Edit: the pronunciation probably influenced the modern spelling

Chris suggested in a comment here that the spelling might be connected to the pronunciation. Although I initially did not think this was true, I now have found some evidence that caused me to change my mind. It seems to be pretty rare in British English for the digraphs ae and oe to be pronounced as lax /ɛ/. Most apparent counterexamples I first thought of, such as aesthetics, anaesthetize and diaeresis, seem to have variant pronunciations with /iː/ that are used in British English. (And see the comment here by a British speaker: “Oestrogen” and “oesophagus” — why are they spelled differently in British English?) If the spelling ae has come to be strongly associated with the sound /iː/ in British English, this might provide a reason why British people came to prefer the spelling pedagogue.

Similar words:

  • heretic, heresy, which also have lax e in the first syllable. Heretic ultimately comes from Latin haereticus, but like pedagogue it entered English through French (hérétique) and the earliest spellings in English used simple e, according to the Oxford English Dictionary (for example, eretik(e), heretyk(e), heretike). The OED also records some variant spellings with ae such as hæretik, hæretick(e), hæretique but they are no longer used.
  • spherical is also traditionally pronounced with lax e, even though its Latin ancestor sphaericus has ae, and the spelling variant sphærical which was used at some points in the past has not survived. (The earliest forms of this word are spelled with "e" and start with "sp," like "sperycall.") Of course, the corresponding noun sphere has tense e and is also spelled with the single vowel letter "e," which is another reason that we wouldn't expect spherical to be spelled with ae, regardless of the pronunciation.
  • pre-: this prefix comes from Latin prae-, but it is never spelled that way in modern English. These spellings have occasionally been used in the past, though, like praelude and praesident. It is generally pronounced as /priː/, but there are some words where it represents /prɛ/.
  • I think the influence of French may be a positive line of inquiry, but I'm afraid I don't understand your middle paragraph. According to the OED there are some attestations of paedagogue but it was pedagogue that won out
    – rubie
    Dec 15, 2015 at 10:52
  • I've never heard spherical pronounced any other way than with a tense /i/ vowel in its stressed syllable, as though it were sphere.
    – tchrist
    Oct 6, 2023 at 22:57

Language is a fluid beast and words come into it from a number of sources and sometimes a choice is made as to which version is to be used or, due to a lack of similar phonemes, a compromise is made - for example, borscht is taken from the Slavic борщ which would transliterate as borshch.

As noted above, both pedagogue and paediatrician come to us from Greek (the root παĩς - pais or paedion - which means child) but via different routes.

Pedagogue comes via Latin - which is where we get the dipthong ae - to French - which is where ae changes to é.
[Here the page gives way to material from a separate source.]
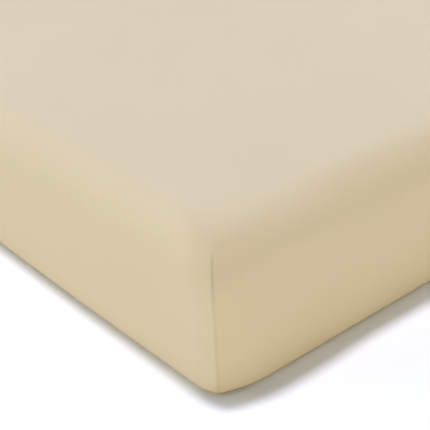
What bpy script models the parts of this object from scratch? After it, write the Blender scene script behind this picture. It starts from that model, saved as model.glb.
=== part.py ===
"""A fitted sheet pulled over a single mattress, in metres, +Z up.

The origin is on the floor under the middle of the mattress. X runs across the mattress and Y along it,
and the head is at +Y. Two pieces: the cloth, which is one solid from its top panel to its folded hem,
and the mattress that it grips. Both are lofts through rounded rectangles that share their columns of
points, so the space between them is the same all round.
"""

import math
from collections import namedtuple

import bmesh
import bpy
from mathutils import Vector

# The mattress, over its own cover
MATTRESS_WIDTH = 0.900
MATTRESS_LENGTH = 2.000
MATTRESS_HEIGHT = 0.200

# The cloth and the space that it keeps
CLOTH = 0.0015  # thickness of the sheet
LIE_GAP = 0.0003  # where cloth and mattress lie on each other
WALL_GAP = 0.0020  # at the walls and over the edges
FOOT_ROUND = 0.006  # radius of the cloth round the bottom edge
CROWN = 0.0030  # how far the middle of the top stands above its edge
CROWN_INSET = 0.260  # how far in from the walls the crown is reached
EDGE_DROP = 0.075  # how far below the top the walls start to bend over

# The cloth under the mattress
TURN_UNDER = 0.125  # from the wall to the inner edge of the hem
HEM_DEPTH = 0.018  # width of the folded hem
HEM_SLOT = 0.0006  # between the two layers of the hem
BAND_SHARE = 0.45  # where the band has its middle ring, between the wall and the hem
BAND_ROUNDING = 1.50  # there, and the next figures at the fold and at the cut edge of the hem
FOLD_ROUNDING = 2.00
CUT_ROUNDING = 1.95

# How finely the forms are divided
CORNER_STEPS = 8
SIDE_STEPS = 12
END_STEPS = 6
TOP_STEPS = 9
WALL_STEPS = 4
FOOT_STEPS = 4
HEM_STEPS = 4
CROWN_SHARES = (1.0, 0.45, 0.15)  # from the full crown out to the turn
CROWDING = 3  # how much closer the rings of the turn lie where it is tightest

SKIN = CLOTH + WALL_GAP  # from the mattress wall to the outside of the cloth
HALF_WIDTH = MATTRESS_WIDTH / 2 + SKIN
HALF_LENGTH = MATTRESS_LENGTH / 2 + SKIN
HEM_HEIGHT = 2 * CLOTH + HEM_SLOT
MATTRESS_FLOOR = HEM_HEIGHT + LIE_GAP
TOP_EDGE = MATTRESS_FLOOR + MATTRESS_HEIGHT + LIE_GAP + CLOTH - CROWN  # height of the cloth at its edge

# The turn from the top into a wall: how far in it begins, and its fullness (0.71 is an ellipse, and more
# is nearer to a point). The long sides turn in a broad roll and the short ends more tightly.
Edge = namedtuple("Edge", "over_top fullness")
SIDE_EDGE = Edge(over_top=0.036, fullness=1.00)
END_EDGE = Edge(over_top=0.060, fullness=1.60)
CORE_SLACK = 0.14  # the mattress's edge is less full than the cloth's by this much, so the cloth clears it

# One ring for each height at which a loft passes: how far in from the long sides and from the short ends
# it lies, its height, how far its corners are rounded compared with the wall's, and how sharply the
# corners are creased along their seams.
Ring = namedtuple("Ring", "side_inset end_inset height rounding crease")

# One row for each corner: which way it lies, how far its curve runs along the long side and along the
# short end, its fullness, and the share of the curve at which its seam stands. The crease pulls the two
# halves of the curve towards turn_side and turn_end, which are measured from the point of the corner.
Corner = namedtuple("Corner", "x_side y_side along_side along_end fullness seam turn_side turn_end")
CORNERS = (
    Corner(-1, -1, 0.040, 0.066, fullness=1.15, seam=0.375, turn_side=0.030, turn_end=0.041),
    Corner(+1, -1, 0.044, 0.052, fullness=1.00, seam=0.500, turn_side=0.026, turn_end=0.030),
    Corner(+1, +1, 0.048, 0.046, fullness=0.95, seam=0.500, turn_side=0.028, turn_end=0.027),
    Corner(-1, +1, 0.040, 0.058, fullness=1.05, seam=0.500, turn_side=0.022, turn_end=0.033),
)
CREASE_STARTS = 0.008  # below the top, and the crease is full at the next figure
CREASE_FULL = 0.024
TOP_ROUNDING = 1.35  # at the end of the turn, over the wall's, and the next where the crown is reached
CROWN_ROUNDING = 1.60

# Soft swells and hollows of the walls and of the top edge. Inside the reach, which is measured on each
# axis from the centre, the cloth and the mattress move together by the push, most at the centre.
Swell = namedtuple("Swell", "centre reach push")
SWELLS = {
    "bow of the long side": Swell((-0.45, -0.70, 0.05), (0.12, 0.30, 0.11), (-0.0030, 0, 0)),
    "rolled edge of the long side": Swell((-0.45, -0.70, 0.17), (0.11, 0.40, 0.10), (-0.0020, 0, -0.0030)),
    "corner pressed down": Swell((-0.45, -1.00, 0.20), (0.10, 0.10, 0.08), (0, 0, -0.0040)),
    "top edge next to the corner": Swell((-0.33, -1.00, 0.19), (0.09, 0.09, 0.08), (0, -0.0015, -0.0025)),
    "top edge past the dimple": Swell((-0.22, -1.00, 0.19), (0.10, 0.12, 0.08), (0, 0.0030, 0.0035)),
    "drawn-in head end": Swell((0.12, 1.00, 0.11), (0.30, 0.09, 0.10), (0, -0.0030, 0)),
    "full far side": Swell((0.45, 0.25, 0.12), (0.10, 0.50, 0.10), (0.0030, 0, 0)),
    "slack far side": Swell((0.45, -0.55, 0.13), (0.10, 0.28, 0.09), (-0.0030, 0, 0)),
    "full head of the long side": Swell((-0.45, 0.55, 0.12), (0.10, 0.35, 0.10), (-0.0025, 0, 0)),
}

CREAM = (0.672, 0.578, 0.392, 1)
TICKING = (0.790, 0.780, 0.740, 1)


def blend(start, end, share):
    return start + (end - start) * share


def ease(share):
    """0 to 1 with a soft start and end."""
    share = min(1, max(0, share))
    return share * share * (3 - 2 * share)


def turn_inset(over_top, fullness, drop_share):
    """How far in the turn over the top edge has come, at a share of EDGE_DROP below the top."""
    if drop_share == 0:
        return over_top
    reach = math.sqrt(fullness**2 - 1 + 1 / drop_share) - fullness
    return over_top * drop_share * reach**2


def drop_shares():
    """From the top down to the wall, closest together where the turn is tightest."""
    shares = []
    for step in range(TOP_STEPS + 1):
        done, left = step / TOP_STEPS, 1 - step / TOP_STEPS
        shares.append(done**2 / (done**2 + CROWDING * done * left + left**2))
    return shares


def crown_rings(drop):
    """The top panel, from where it is highest to where it starts to bend down."""
    rings = []
    for share in CROWN_SHARES:
        rise = 1 - (1 - share) ** 2
        rings.append(
            Ring(
                side_inset=blend(SIDE_EDGE.over_top, CROWN_INSET, share),
                end_inset=blend(END_EDGE.over_top, CROWN_INSET, share),
                height=TOP_EDGE + CROWN * rise - drop,
                rounding=blend(TOP_ROUNDING, CROWN_ROUNDING, share),
                crease=0,
            )
        )
    return rings


def turn_rings(skin, drop, slack):
    """The turn over the top edge of a form that lies inside the walls by skin and below the top by drop."""
    rings = []
    for share in drop_shares():
        rings.append(
            Ring(
                side_inset=skin + turn_inset(SIDE_EDGE.over_top - skin, SIDE_EDGE.fullness - slack, share),
                end_inset=skin + turn_inset(END_EDGE.over_top - skin, END_EDGE.fullness - slack, share),
                height=TOP_EDGE - drop - (EDGE_DROP - drop) * share,
                rounding=blend(TOP_ROUNDING, 1.0, share**0.5),
                crease=ease((EDGE_DROP * share - CREASE_STARTS) / (CREASE_FULL - CREASE_STARTS)),
            )
        )
    return rings


def even_ring(inset, height, rounding=1.0, crease=1.0):
    return Ring(inset, inset, height, rounding, crease)


def wall_rings(skin):
    """The upright wall between the turn at the top and the one at the floor."""
    top = TOP_EDGE - EDGE_DROP
    return [even_ring(skin, blend(top, FOOT_ROUND, step / WALL_STEPS)) for step in range(1, WALL_STEPS)]


def foot_rings(skin, radius):
    """The quarter round at the floor."""
    rings = []
    for step in range(FOOT_STEPS + 1):
        turn = math.radians(90 * step / FOOT_STEPS)
        rings.append(even_ring(skin + radius * (1 - math.cos(turn)), FOOT_ROUND - radius * math.sin(turn)))
    return rings


def hem_rings():
    """The band on the floor and the hem that is folded back over it."""
    middle = blend(FOOT_ROUND, TURN_UNDER, BAND_SHARE)
    rings = [even_ring(middle, 0, BAND_ROUNDING, crease=0.5)]
    fold = HEM_HEIGHT / 2
    for step in range(HEM_STEPS + 1):
        turn = math.radians(180 * step / HEM_STEPS)
        inset = TURN_UNDER - fold + fold * math.sin(turn)
        rings.append(even_ring(inset, fold * (1 - math.cos(turn)), FOLD_ROUNDING, crease=0))
    rings.append(even_ring(TURN_UNDER - HEM_DEPTH, HEM_HEIGHT, CUT_ROUNDING, crease=0))
    return rings


def smooth_curve(corner, share):
    """(from the side, from the end) of a place on a corner's curve without its crease."""
    side_part = (1 - share) ** 2
    end_part = share**2
    whole = side_part + end_part + 2 * corner.fullness * share * (1 - share)
    return Vector((corner.along_end * end_part / whole, corner.along_side * side_part / whole))


def creased_curve(corner, share):
    """The same with the crease: one bow from the long side to the seam, and one from there to the end."""
    seam = smooth_curve(corner, corner.seam)
    if share <= corner.seam:
        start, pull, end = Vector((0, corner.along_side)), Vector((0, corner.turn_side)), seam
        along = share / corner.seam
    else:
        start, pull, end = seam, Vector((corner.turn_end, 0)), Vector((corner.along_end, 0))
        along = (share - corner.seam) / (1 - corner.seam)
    return start.lerp(pull, along).lerp(pull.lerp(end, along), along)


def corner_points(corner, ring):
    """One corner in plan, from the long side to the short end."""
    points = []
    for step in range(CORNER_STEPS + 1):
        share = step / CORNER_STEPS
        place = smooth_curve(corner, share).lerp(creased_curve(corner, share), ring.crease) * ring.rounding
        x = corner.x_side * (HALF_WIDTH - ring.side_inset - place.x)
        y = corner.y_side * (HALF_LENGTH - ring.end_inset - place.y)
        points.append((x, y))
    return points


def ring_points(ring):
    """A rounded rectangle, anticlockwise from the long side at -X, with its swells and hollows."""
    curves = []
    for number, corner in enumerate(CORNERS):
        curve = corner_points(corner, ring)
        curves.append(curve[::-1] if number % 2 else curve)
    plan = []
    for number, curve in enumerate(curves):
        plan.extend(curve)
        steps = SIDE_STEPS if number % 2 else END_STEPS
        start, end = Vector(curve[-1]), Vector(curves[(number + 1) % 4][0])
        plan.extend(start.lerp(end, step / steps).to_tuple() for step in range(1, steps))
    return [swollen((x, y, ring.height)) for x, y in plan]


def swollen(point):
    """The point after every swell and hollow has moved it."""
    moved = Vector(point)
    for swell in SWELLS.values():
        away = Vector((at - middle) / reach for at, middle, reach in zip(point, swell.centre, swell.reach))
        if away.length < 1:
            moved += Vector(swell.push) * (1 - away.length_squared) ** 2
    return moved


def close_ring(mesh, corners):
    """A fan of triangles from the middle of a ring."""
    bmesh.ops.poke(mesh, faces=[mesh.faces.new(corners)])


def add_loft(mesh, rings):
    """Quads between rings of as many points each, closed at the first ring. Returns the last ring."""
    rows = [[mesh.verts.new(point) for point in ring] for ring in rings]
    close_ring(mesh, rows[0])
    for upper, lower in zip(rows, rows[1:]):
        for here in range(len(upper)):
            after = (here + 1) % len(upper)
            mesh.faces.new((upper[here], lower[here], lower[after], upper[after]))
    return rows[-1]


def make_material(name, colour, roughness):
    material = bpy.data.materials.new(name)
    material.use_nodes = True
    shader = material.node_tree.nodes["Principled BSDF"]
    shader.inputs["Base Color"].default_value = colour
    shader.inputs["Roughness"].default_value = roughness
    shader.inputs["Metallic"].default_value = 0
    material.diffuse_color = colour
    return material


def add_object(name, mesh, material, collection):
    data = bpy.data.meshes.new(name)
    mesh.to_mesh(data)
    mesh.free()
    data.materials.append(material)
    data.shade_smooth()
    data.set_sharp_from_angle(angle=math.radians(40))
    made = bpy.data.objects.new(name, data)
    collection.objects.link(made)
    return made


def make_sheet(collection):
    """The cloth: its outer face is lofted, and Solidify gives it its thickness inwards."""
    rings = crown_rings(0) + turn_rings(0, 0, 0) + wall_rings(0) + foot_rings(0, FOOT_ROUND) + hem_rings()
    mesh = bmesh.new()
    add_loft(mesh, [ring_points(ring) for ring in rings])
    sheet = add_object("fitted_sheet", mesh, make_material("cream_jersey", CREAM, 0.9), collection)
    thickness = sheet.modifiers.new("cloth thickness", "SOLIDIFY")
    thickness.thickness = CLOTH
    thickness.offset = -1
    thickness.use_even_offset = True
    return sheet


def make_mattress(collection):
    """The plain block inside, with the same columns of points as the cloth around it."""
    lie = CLOTH + LIE_GAP
    rings = crown_rings(lie) + turn_rings(SKIN, lie, CORE_SLACK) + wall_rings(SKIN)
    rings += foot_rings(SKIN, FOOT_ROUND - MATTRESS_FLOOR)
    mesh = bmesh.new()
    underside = add_loft(mesh, [ring_points(ring) for ring in rings])
    close_ring(mesh, underside[::-1])
    return add_object("mattress", mesh, make_material("plain_ticking", TICKING, 0.85), collection)


def main():
    for old in list(bpy.data.objects):
        bpy.data.objects.remove(old, do_unlink=True)
    collection = bpy.data.collections.new("fitted_sheet_on_mattress")
    bpy.context.scene.collection.children.link(collection)
    make_mattress(collection)
    make_sheet(collection)


main()
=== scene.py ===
"""A cream fitted sheet pulled over a single mattress, finished for its photograph.

Metres, +Z up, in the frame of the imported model: the origin is on the floor under the middle of the
mattress, the head is at +Y, and the corner that faces the camera is the one at -X and -Y. The cloth is
one piece from its top panel to its folded hem. Its seam and hem stitches and the mattress inside are
pieces of their own.
"""

import math
from collections import namedtuple

import bmesh
import bpy
from mathutils import Matrix, Vector, noise


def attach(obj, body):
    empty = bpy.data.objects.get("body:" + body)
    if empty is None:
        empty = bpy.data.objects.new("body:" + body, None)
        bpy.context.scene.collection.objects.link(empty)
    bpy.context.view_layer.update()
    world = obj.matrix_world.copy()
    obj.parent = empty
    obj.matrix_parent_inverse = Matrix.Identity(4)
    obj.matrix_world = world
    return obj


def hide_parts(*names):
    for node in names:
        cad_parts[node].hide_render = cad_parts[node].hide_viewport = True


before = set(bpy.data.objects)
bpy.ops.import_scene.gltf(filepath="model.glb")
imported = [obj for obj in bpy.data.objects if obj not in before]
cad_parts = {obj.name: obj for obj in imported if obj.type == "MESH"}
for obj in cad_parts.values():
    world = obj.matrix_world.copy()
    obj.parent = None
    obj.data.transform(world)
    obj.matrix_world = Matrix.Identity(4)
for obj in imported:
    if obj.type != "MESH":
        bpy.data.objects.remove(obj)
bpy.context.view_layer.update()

# The mattress, over its own cover
MATTRESS_WIDTH = 0.900
MATTRESS_LENGTH = 2.000
MATTRESS_HEIGHT = 0.200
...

We have no é in English, so we get a regular e.

Paediatrician has come to us straight from the Latin, which took it from the Greek. Note paediatrician in French is pédiatre.

Why there is a preference to take one version over another is a question I am not sure anyone can really answer.

It is possible that French was more fashionable to use at any given time; Greek to Latin was seen as more scientific, perhaps, or maybe the writers of a dictionary in any given year that a word became accepted, decided they liked the look of one spelling over another.

@EdwinAshworth American English is certainly not ill-defined - it is the version of English that began with the work of Noah Webster, soon after the War of Independence who, depending on the version you want to believe, wanted to either make spelling simpler or move away from the British version of words (American English changes in spelling are often taking Greek versions, rather than French) or a bit of both. It was then continued by organisations like the American Philological Association.

Similarly, British English is what is used in the UK and the rest of the English speaking world.